Il y a d’ailleurs une analogie troublante entre les deux disciplines, tant les meilleurs écuyers et écuyères, d’Antonio Franconi à Oceana Renz, sont également d’excellents danseurs de corde…

 

 

La discipline suscite des vocations et crée des vedettes : en 1919, Bird Millman se produit sur la piste centrale du cirque américain Ringling Bros. and Barnum & Bailey et, privilège inestimable, les pistes latérales restent vides pendant sa prestation qu’elle exécute en chantant… Sa rapidité et sa fluidité, alliées à une joie communicative d’être sur le fil, font tout le prix de son numéro. Les hommes ne sont pas en reste et l’intrigant Barbette, trapéziste et fildefériste travesti, remporte un immense succès à travers le monde.

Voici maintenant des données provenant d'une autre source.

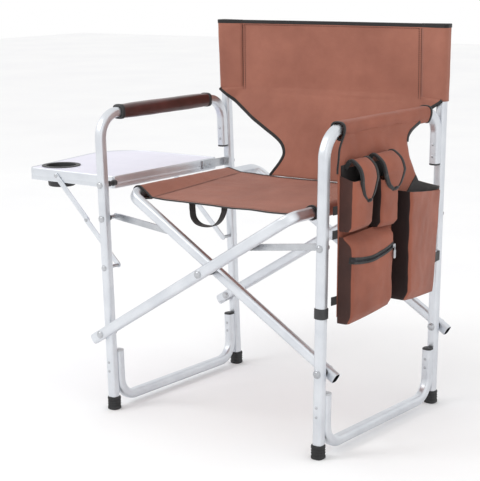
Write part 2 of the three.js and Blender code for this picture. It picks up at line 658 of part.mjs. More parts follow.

Dessiné par Charles Gesmar, photographié par Man Ray et décrit par Jean Cocteau, il incarne cette fascination éternelle que le public éprouve pour cette technique aérienne et spectaculaire.

 

Variations

Dans les années 1970, Philippe Petit tend son fil entre deux arbres sur le boulevard Saint-Germain à Paris entre le Café de Flore et les Deux Magots : il y expérimente la technique de la danse de corde avec humour et simplicité avant de s’élancer à l’assaut des tours de Notre-Dame et de conquérir ses lauriers de funambule…
Aujourd’hui, le fil est presque un symbole de parité : filles et garçons s’élancent sur le câble pour y développer style et technique, qu’ils se forment au sein des familles ou des écoles. Agathe Olivier, et Antoine Rigot, Johanna Gallard, Maud Gruss, Molly Saudek, Nathalie Good, Marion Collé, Andy Monti, Julien Posada, Florent Blondeau, Kilian Caso, Lucas Bergandi, parmi beaucoup d’autres, s’inscrivent dans une filiation naturelle avec Gipsy Gruss, Mimi Paolo, Joseph Bouglione ou Manolo dos Santos, dit Manolo.